As threats evolve, from deepfake frauds to AI-powered phishing, static frameworks won’t suffice. Businesses must customize frameworks, conduct continuous risk assessments, and integrate threat intelligence.

So, the mantra for me is — Comply, but also adapt, because a framework is only as strong as its implementation.


What’s your take on Zero-Trust security models? Are they the future of financial cybersecurity?

"Never trust, always verify—because trust is a vulnerability!"

Zero-Trust isn’t just a buzzword—it’s a necessity.

Traditional network security models, which operate under a trust-but-verify philosophy, increasingly fail to hold up in the face of sophisticated threats. Financial institutions handling sensitive customer data, high-value transactions, and complex third-party integrations cannot afford implicit trust.
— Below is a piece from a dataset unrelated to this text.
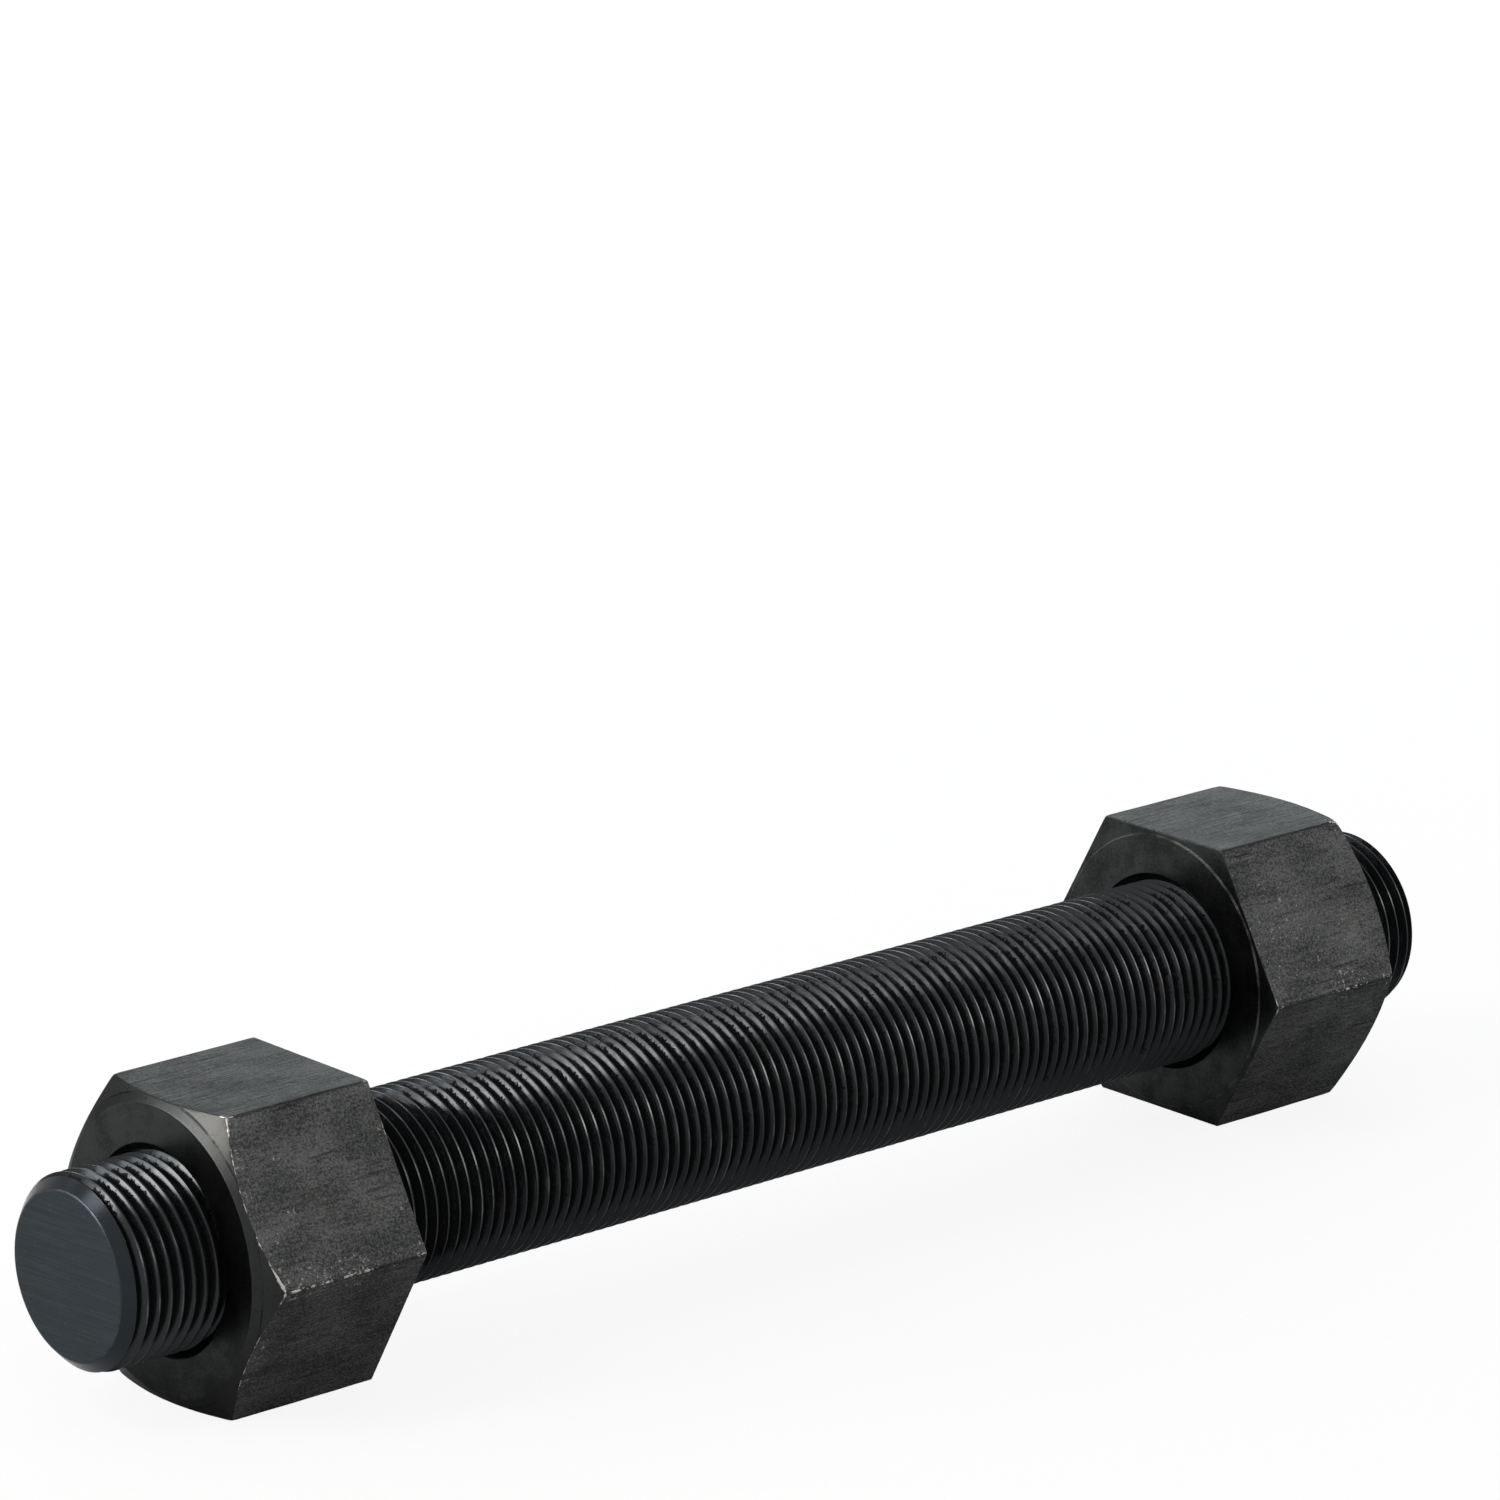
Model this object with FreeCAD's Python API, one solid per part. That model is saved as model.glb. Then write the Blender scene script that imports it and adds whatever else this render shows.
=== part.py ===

Zero-Trust enforces least privilege access, continuous verification, and strict authentication at every touchpoint. While implementation requires cultural and technological shifts, the payoff is immense—reduced attack surfaces, better fraud prevention, and stronger compliance alignment.

Is Zero-Trust the future? It’s already here. The question is—who’s adopting it fast enough?


Final Thoughts

As cyber threats continue to evolve, the financial sector must transition from reactive security measures to predictive, AI-driven defenses. Security audits, compliance frameworks, and Zero-Trust models are becoming critical components in ensuring long-term resilience.

With a decade of expertise spanning financial cybersecurity, threat management, and audit compliance, Rachita Kapoor emphasizes the need for proactive security strategies and continuous innovation in a sector that cannot afford vulnerabilities.

Also read: Ranjni Joshie: Digital Trust in Industrial Automation

As financial institutions adapt to digital transformation, embracing smarter cybersecurity frameworks will be the key to safeguarding trust, assets, and long-term stability in the financial ecosystem.